Charlie Marks

Personal information
- Full name: Charles William Alfred Marks
- Date of birth: 21 December 1919
- Place of birth: Eccles, Kent, England
- Date of death: 19 January 2005 (aged 85)
- Position: Right back

Senior career*
- Years: Team / Apps / (Gls)
- Maidstone United
- Lloyds
- Tooting & Mitcham United
- 1943–1958: Gillingham / 392 / (8)
- Tonbridge

= Charlie Marks =

English footballer

Charles William Alfred Marks (21 December 1919 – 19 January 2005) was an English professional footballer. He played for Gillingham for fifteen years, making him one of the longest-serving players in the Kent club's history.
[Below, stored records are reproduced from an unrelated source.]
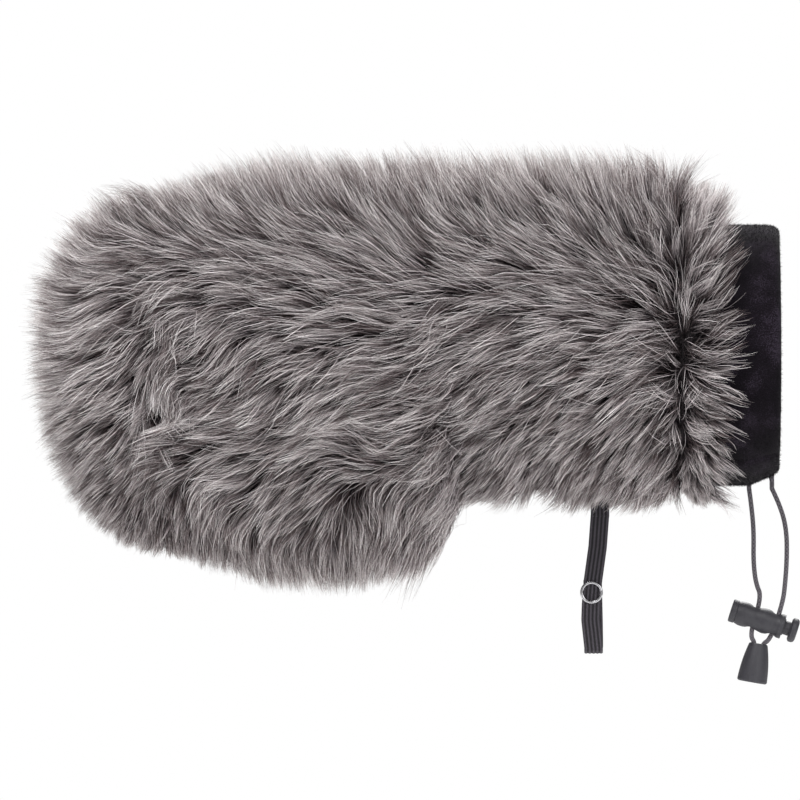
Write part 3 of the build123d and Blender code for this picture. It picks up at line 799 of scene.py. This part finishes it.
# %% Tufts on the velour
tufts_per_square_mm = 2.4
tuft_length = 1.0
tuft_width = 0.16
tuft_stray = 0.55
brushed_towards = np.array([0.25, 0, -0.35])
rolled_edge_x = 6.0 * mm


def tufts_on(piece, name):
    """A mesh of small pointed tufts on the outside and the rolled edge of a piece."""
    triangles, areas, normals, middles = mesh_faces(piece.data)
    radial = middles * np.array([0, 1, 1])
    radial /= np.linalg.norm(radial, axis=1, keepdims=True)
    shown = ((normals * radial).sum(axis=1) > 0.2) | (middles[:, 0] > rolled_edge_x)
    roots, root_normals = scatter(triangles[shown], areas[shown], normals[shown], tufts_per_square_mm)
    count = len(roots)
    lean = root_normals + random.normal(0, tuft_stray, (count, 3)) + brushed_towards
    lean /= np.linalg.norm(lean, axis=1, keepdims=True)
    sides = np.cross(lean, random.normal(0, 1, (count, 3)))
    sides *= tuft_width * mm / 2 / np.linalg.norm(sides, axis=1, keepdims=True)
    tips = roots + lean * (tuft_length * mm * (0.6 + 0.6 * random.random((count, 1))))
    points = np.stack([roots - sides, roots + sides, tips], axis=1).reshape(-1, 3)
    faces = [(3 * index, 3 * index + 1, 3 * index + 2) for index in range(count)]
    tufts = new_mesh_piece(name, points, faces, polyester_velour)
    print(name, count)
    return tufts


velour_tufts = tufts_on(collar, "velour_tufts")
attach(velour_tufts, "cover")

# %% [markdown]
# ## Strap of ribbed elastic
# Flat elastic is woven with rubber threads running along it, and between them the weave stands up in
# ribs. The strap hangs from the belly seam, turns round at the bottom and comes up behind itself,
# where the ring snap holds it. It is one ribbon, folded round at the turn.

# %% Ribbed elastic
elastic_thickness = 1.2
elastic_width = 8.0
elastic_ribs = 5
rib_height = 0.22
across_points = 36
thread_spacing = 0.55
edge_squareness = 9

ribbed_elastic, tree, shader = new_finish(
    "ribbed_polyester_elastic", {"Roughness": 0.8, "Specular IOR Level": 0.3, "Sheen Weight": 0.15}
)
weave_map = add_node(tree, "ShaderNodeUVMap", {"uv_map": "weave"}, {})
weave_place = add_node(tree, "ShaderNodeSeparateXYZ", {}, {"Vector": weave_map.outputs["UV"]})
picks = add_node(
    tree, "ShaderNodeMath",
    {"operation": "MULTIPLY", 1: math.tau / thread_spacing}, {0: weave_place.outputs["Y"]},
)
pick_wave = add_node(tree, "ShaderNodeMath", {"operation": "SINE"}, {0: picks.outputs[0]})
pick_height = add_node(tree, "ShaderNodeMapRange", {"From Min": -1.0}, {"Value": pick_wave.outputs[0]})
rib_wave = add_node(
    tree, "ShaderNodeMath",
    {"operation": "MULTIPLY", 1: math.tau * elastic_ribs}, {0: weave_place.outputs["X"]},
)
rib_cosine = add_node(tree, "ShaderNodeMath", {"operation": "COSINE"}, {0: rib_wave.outputs[0]})
rib_shade = add_node(
    tree, "ShaderNodeMapRange", {"From Min": 1.0, "From Max": -1.0}, {"Value": rib_cosine.outputs[0]}
)
# The grooves between ribs and between picks are painted darker than the crowns: painted shade.
woven = add_node(
    tree, "ShaderNodeMath", {"operation": "MULTIPLY_ADD", 1: 0.3}, {0: pick_height.outputs[0]}
)
tree.links.new(rib_shade.outputs[0], woven.inputs[2])
tree.links.new(
    colour_bands(tree, woven.outputs[0], [(0.0, "#0e0c0f"), (0.6, "#29262b"), (1.0, "#464249")]),
    shader.inputs["Base Color"],
)
bump = add_node(tree, "ShaderNodeBump", {"Distance": 0.12 * mm}, {"Height": pick_height.outputs[0]})
tree.links.new(bump.outputs["Normal"], shader.inputs["Normal"])


def share_across(step):
    """Where a point of the ribbon's outline lies across it: along the front face, then the back."""
    if step < across_points:
        return (step + 0.5) / across_points
    return (2 * across_points - step - 0.5) / across_points


def elastic_ribbon(name, centres):
    """A flat ribbed ribbon along centres in mm. Its width lies along the cover."""
    line = [Vector(centre) for centre in centres]
    points, faces, weave_places = [], [], []
    travelled = [0.0]
    for before, after in zip(line, line[1:]):
        travelled.append(travelled[-1] + (after - before).length)
    around = 2 * across_points
    for index, centre in enumerate(line):
        ahead = (line[min(index + 1, len(line) - 1)] - line[max(index - 1, 0)]).normalized()
        sideways = (Vector((1, 0, 0)) - ahead * ahead.x).normalized()
        face_normal = ahead.cross(sideways)
        for step in range(around):
            share = share_across(step)
            edge = math.sqrt(max(0.0, 1 - abs(2 * share - 1) ** edge_squareness))
            rib = rib_height * (0.5 - 0.5 * math.cos(math.tau * elastic_ribs * share))
            half = (elastic_thickness / 2 - rib_height + rib) * edge
            half = half if step < across_points else -half
            points.append((centre + sideways * elastic_width * (share - 0.5) + face_normal * half) * mm)
    for ring in range(len(line) - 1):
        for step in range(around):
            following = (step + 1) % around
            low, high = ring * around, (ring + 1) * around
            faces.append((low + step, low + following, high + following, high + step))
            shares = [share_across(step), share_across(following)]
            weave_places += [(shares[0], travelled[ring]), (shares[1], travelled[ring])]
            weave_places += [(shares[1], travelled[ring + 1]), (shares[0], travelled[ring + 1])]
    faces.append(tuple(range(around))[::-1])
    faces.append(tuple((len(line) - 1) * around + step for step in range(around)))
    weave_places += [(0.0, 0.0)] * (2 * around)
    ribbon = new_mesh_piece(name, points, faces, ribbed_elastic)
    layer = ribbon.data.uv_layers.new(name="weave")
    layer.data.foreach_set("uv", [value for pair in weave_places for value in pair])
    return ribbon


# %% Strap shape
strap_low, strap_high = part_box("strap_band")
fold_radius = 1.7
strap_top = strap_high[2] / mm
fold_height = strap_low[2] / mm + fold_radius + elastic_thickness / 2
flap_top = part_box("strap_flap")[1][2] / mm
lean_heights = [-125.0, -111.3, -105.0, -94.9, -80.6, -67.0]
lean_places = [-69.3, -70.8, -70.6, -69.8, -67.8, -66.8]
flap_heights = [-125.0, -111.0, -94.0]
flap_places = [-69.3, -69.5, -69.9]
band_steps, fold_steps, flap_steps = 46, 14, 26

strap_line = []
for step in range(band_steps):
    height = strap_top + step * (fold_height - strap_top) / band_steps
    behind = -fold_radius * soft_step((strap_top - 8 - height) / 17)
    strap_line.append((float(np.interp(height, lean_heights, lean_places)), behind, height))
for step in range(fold_steps + 1):
    turn = math.pi * step / fold_steps
    strap_line.append((
        float(np.interp(fold_height, lean_heights, lean_places)),
        -fold_radius * math.cos(turn),
        fold_height - fold_radius * math.sin(turn),
    ))
for step in range(1, flap_steps + 1):
    height = fold_height + step * (flap_top - fold_height) / flap_steps
    strap_line.append((float(np.interp(height, flap_heights, flap_places)), fold_radius, height))

strap = elastic_ribbon("elastic_strap", strap_line)
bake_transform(strap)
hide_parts("strap_band", "strap_flap")
root_low, root_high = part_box("strap_root")
root_steps = 12
root_reach = 1.4
root_span = (root_low[2] - root_high[2]) / mm - root_reach
root_line = [
    (lean_places[-1], 0.0, root_high[2] / mm + step * root_span / root_steps)
    for step in range(root_steps + 1)
]
strap_root = elastic_ribbon("elastic_strap_root", root_line)
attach(strap_root, "cover")
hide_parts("strap_root")
print("strap from", round(strap_top, 1), "to", round(fold_height - fold_radius, 1), "mm")
print("flap to", round(flap_top, 1), "mm")

# %% [markdown]
# ## Cord lock, bell and snap
# The lock and the bell are moulded in black acetal, with the fine dull texture that a spark-eroded
# mould leaves. Handling polishes it a little, so the roughness drifts. The snap is brass with a nickel
# plate, stamped and bright. The spring in the lock is drawn stainless wire.

# %% Moulded acetal, nickel and spring wire
moulded_acetal, tree, shader = new_finish("moulded_acetal", {"IOR": 1.48, "Specular IOR Level": 0.5})
mould_texture = 0.35 * mm
handled_patch = 5 * mm
texture = noise(tree, mould_texture, 4.0)
handled = noise(tree, handled_patch, 2.0)
dullness = add_node(
    tree, "ShaderNodeMapRange", {"To Min": 0.42, "To Max": 0.62}, {"Value": handled.outputs["Fac"]}
)
bump = add_node(
    tree, "ShaderNodeBump", {"Strength": 0.5, "Distance": 0.06 * mm}, {"Height": texture.outputs["Fac"]}
)
tree.links.new(
    colour_bands(tree, texture.outputs["Fac"], [(0.3, "#242328"), (0.7, "#36353b")]),
    shader.inputs["Base Color"],
)
tree.links.new(dullness.outputs[0], shader.inputs["Roughness"])
tree.links.new(bump.outputs["Normal"], shader.inputs["Normal"])
dress(["lock_barrel", "lock_plunger", "bell_shell", "bell_insert"], moulded_acetal)


def bright_metal(name, hex_value, smooth, rough, streak):
    """A metal whose polish drifts between smooth and rough over streaks of the given size."""
    metal, tree, shader = new_finish(name, {"Metallic": 1.0, "Base Color": colour(hex_value)})
    wear = noise(tree, streak, 3.0)
    polish = add_node(
        tree, "ShaderNodeMapRange", {"To Min": smooth, "To Max": rough}, {"Value": wear.outputs["Fac"]}
    )
    tree.links.new(polish.outputs[0], shader.inputs["Roughness"])
    return metal


nickel_plate = bright_metal("nickel_plated_brass", "#b4b3b6", 0.12, 0.30, 0.8 * mm)
spring_wire = bright_metal("drawn_spring_steel", "#8e8f92", 0.2, 0.4, 0.3 * mm)
dress(["snap_ring_front", "snap_ring_back", "snap_socket", "snap_stud"], nickel_plate)
dress(["lock_spring"], spring_wire)

# %% Floor, light and surroundings
pale_floor, tree, shader = new_finish("painted_board", {"Roughness": 0.9, "Base Color": colour("#f4f4f4")})
floor_radius = 0.6
floor_height = -210 * mm
bpy.ops.mesh.primitive_circle_add(
    vertices=96, radius=floor_radius, fill_type="NGON", location=(view_centre.x, 0, floor_height)
)
floor = bpy.context.object
floor.name = "floor"
floor.data.materials.append(pale_floor)

surroundings = bpy.data.worlds.new("white_studio")
bpy.context.scene.world = surroundings
surroundings.use_nodes = True
backdrop = surroundings.node_tree.nodes["Background"]
backdrop.inputs["Color"].default_value = (1, 1, 1, 1)
room_light = 0.43
seen_directly = add_node(surroundings.node_tree, "ShaderNodeLightPath", {}, {})
strength = add_node(
    surroundings.node_tree, "ShaderNodeMapRange", {"To Min": room_light, "To Max": 1.0},
    {"Value": seen_directly.outputs["Is Camera Ray"]},
)
surroundings.node_tree.links.new(strength.outputs[0], backdrop.inputs["Strength"])
bpy.context.scene.view_settings.view_transform = "Standard"


def softbox(name, place, size, watts):
    """A square area light that faces the middle of the cover."""
    data = bpy.data.lights.new(name, "AREA")
    data.size = size
    data.energy = watts
    light = bpy.data.objects.new(name, data)
    light.location = place
    light.rotation_euler = (view_centre - light.location).to_track_quat("-Z", "Y").to_euler()
    bpy.context.scene.collection.objects.link(light)


softbox("key_softbox", Vector((-0.5, -1.1, 1.5)), 0.8, 38)
softbox("fill_softbox", Vector((0.9, -1.3, 0.5)), 0.8, 9)
softbox("back_softbox", Vector((0.2, 1.4, 1.1)), 0.9, 30)
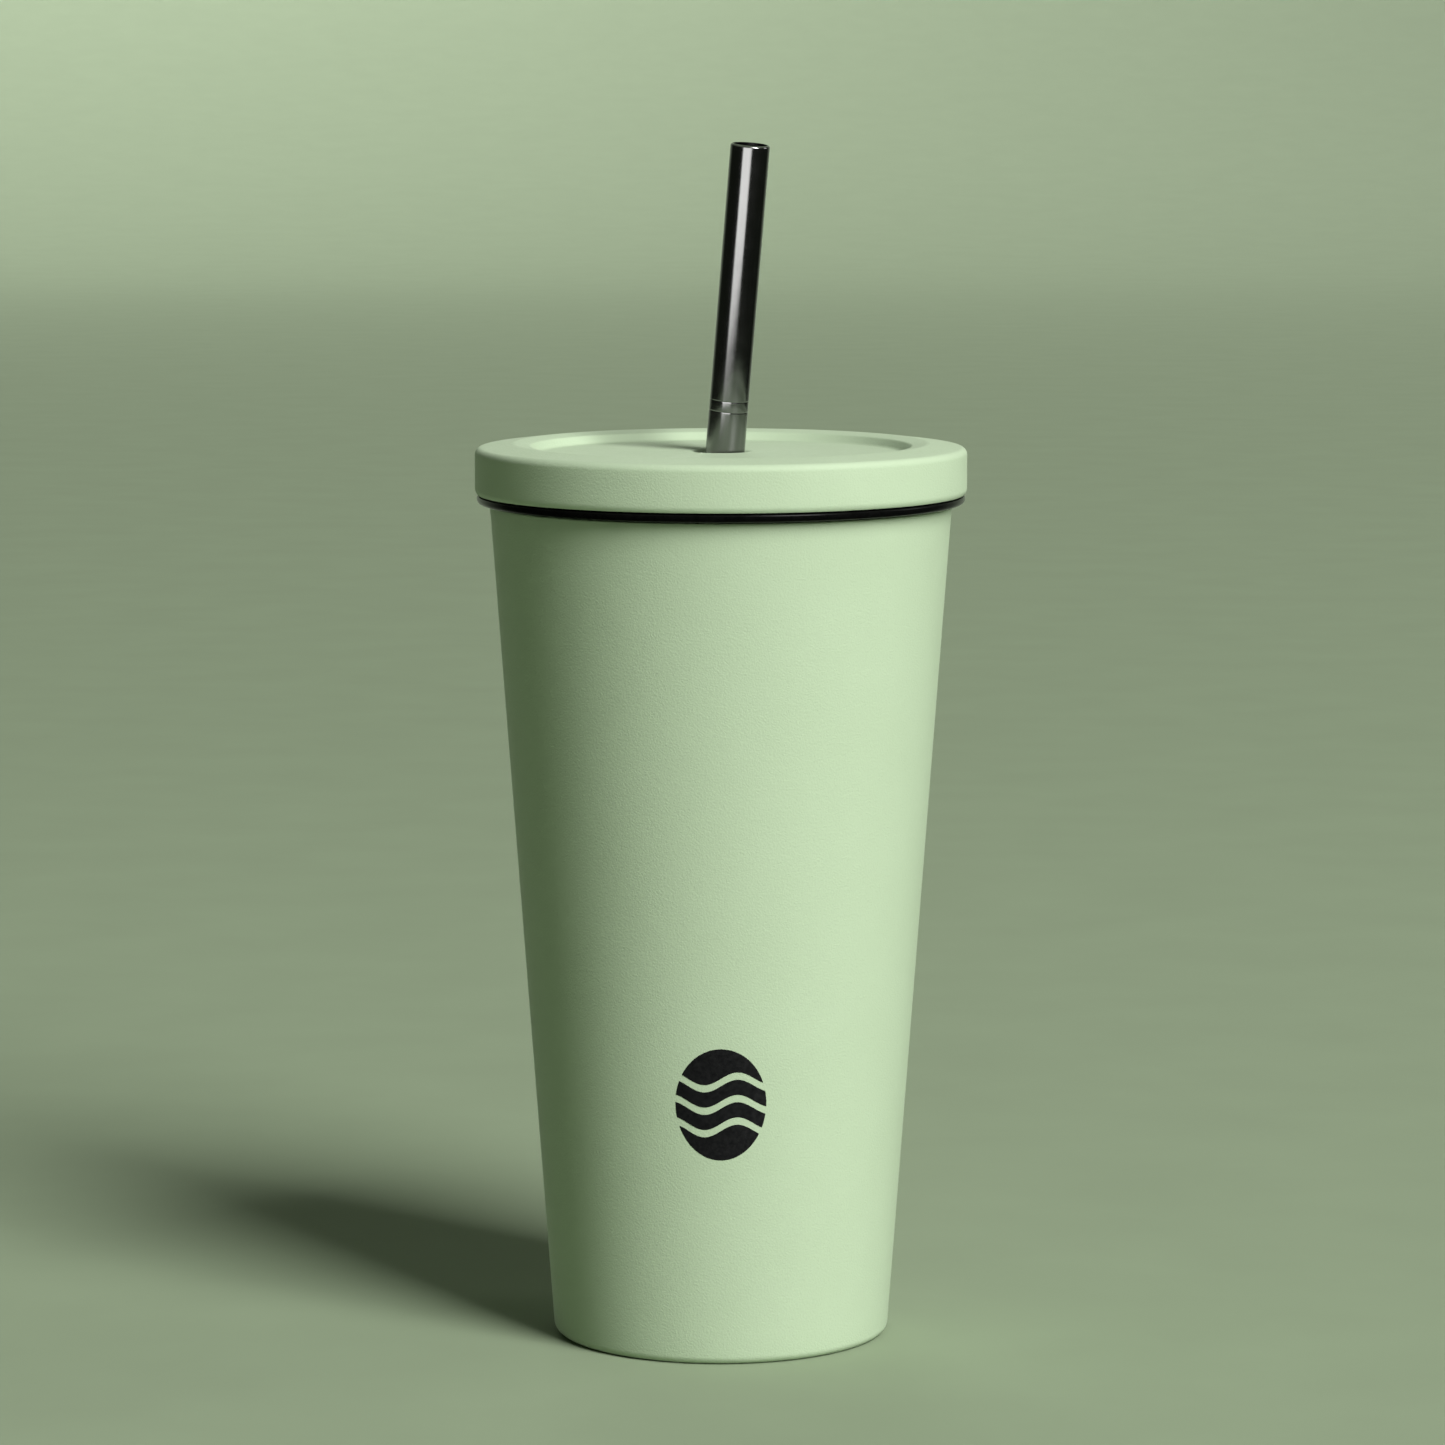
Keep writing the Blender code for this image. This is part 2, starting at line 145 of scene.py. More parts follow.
def straw_centre(height):
    return STRAW_AT_FLOOR + STRAW_LEAN * (height - LID_FLOOR)


# ---------------------------------------------------------------- mesh tools

def arc(centre, radius, start, end, steps):
    """Points on an arc between two angles in degrees, both ends included."""
    points = []
    for step in range(steps + 1):
        angle = math.radians(start + (end - start) * step / steps)
        points.append((centre[0] + radius * math.cos(angle), centre[1] + radius * math.sin(angle)))
    return points


def line(start, end, steps):
    """Points after start, up to end, evenly spaced."""
    return [tuple(a + (b - a) * step / steps for a, b in zip(start, end)) for step in range(1, steps + 1)]


def around(points, centre):
    """The same outline points, to be turned about a centre of their own."""
    return [(radius, height, centre) for radius, height in points]


def circle(mesh, point, segments):
    """The ring of vertices of one outline point, or one vertex where the radius is 0."""
    radius, height = point[0], point[1]
    centre = point[2] if len(point) == 3 else (0.0, 0.0)
    if radius == 0:
        return [mesh.verts.new((centre[0], centre[1], height))]
    ring = []
    for step in range(segments):
        angle = 2 * math.pi * step / segments
        x = centre[0] + radius * math.cos(angle)
        y = centre[1] + radius * math.sin(angle)
        ring.append(mesh.verts.new((x, y, height)))
    return ring


def skin(mesh, first, second):
    """Faces between two neighbouring rings."""
    count = max(len(first), len(second))
    if count == 1:
        return
    for step in range(count):
        following = (step + 1) % count
        corners = [first[step % len(first)], first[following % len(first)]]
        corners += [second[following % len(second)], second[step % len(second)]]
        mesh.faces.new(list(dict.fromkeys(corners)))


def piece_from(mesh, name, material):
    """A smooth-shaded object from a finished mesh, sharp at its hard edges."""
    data = bpy.data.meshes.new(name)
    mesh.to_mesh(data)
    mesh.free()
    data.shade_smooth()
    data.set_sharp_from_angle(angle=math.radians(SHARP_ANGLE))
    data.materials.append(material)
    body = bpy.data.objects.new(name, data)
    bpy.context.collection.objects.link(body)
    return body


def turned(name, outline, material, segments=FINE):
    """A closed body from a closed outline of (radius, height) points, turned about Z."""
    mesh = bmesh.new()
    rings = [circle(mesh, point, segments) for point in outline]
    for first, second in zip(rings, rings[1:] + rings[:1]):
        skin(mesh, first, second)
    bmesh.ops.recalc_face_normals(mesh, faces=mesh.faces)
    return piece_from(mesh, name, material)


# ---------------------------------------------------------------- node tools

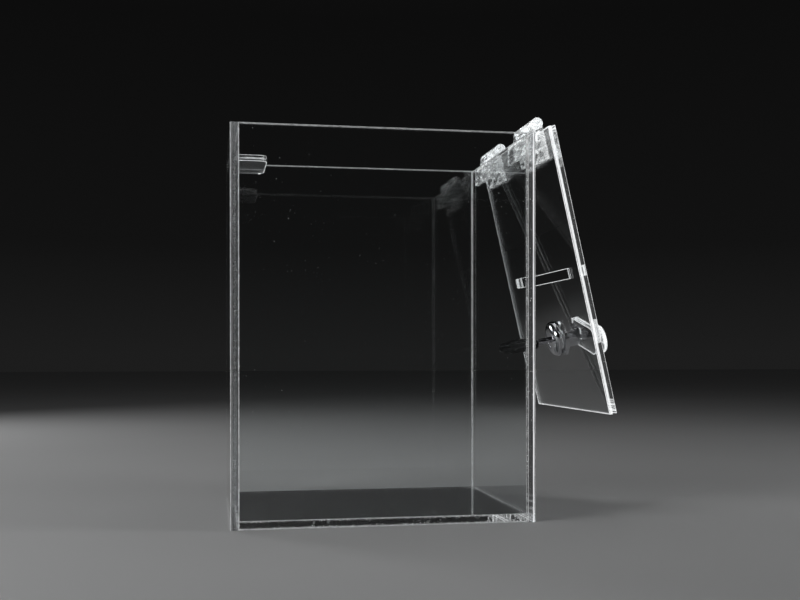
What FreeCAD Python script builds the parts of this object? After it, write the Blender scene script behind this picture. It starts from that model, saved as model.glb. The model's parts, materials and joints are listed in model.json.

He was born in Eccles, near Aylesford, Kent.

==Career==
As well as playing for various youth and works teams, Marks had spells with Maidstone United and Tooting & Mitcham United before joining Gillingham in 1943. He played 187 matches for the team during their spell in non-league football and, after the team's return to the Football League in 1950, made 265 further league appearances. In 1958, aged nearly 40, he left to join non-league Tonbridge, his final club.

Marks was famous for his fierce shot and once broke the net with a penalty kick. After leaving football Marks worked as a stock controller in a paper mill. In later life, he lived in Larkfield, near Maidstone. He died in January 2005 and was survived by his wife Gladys.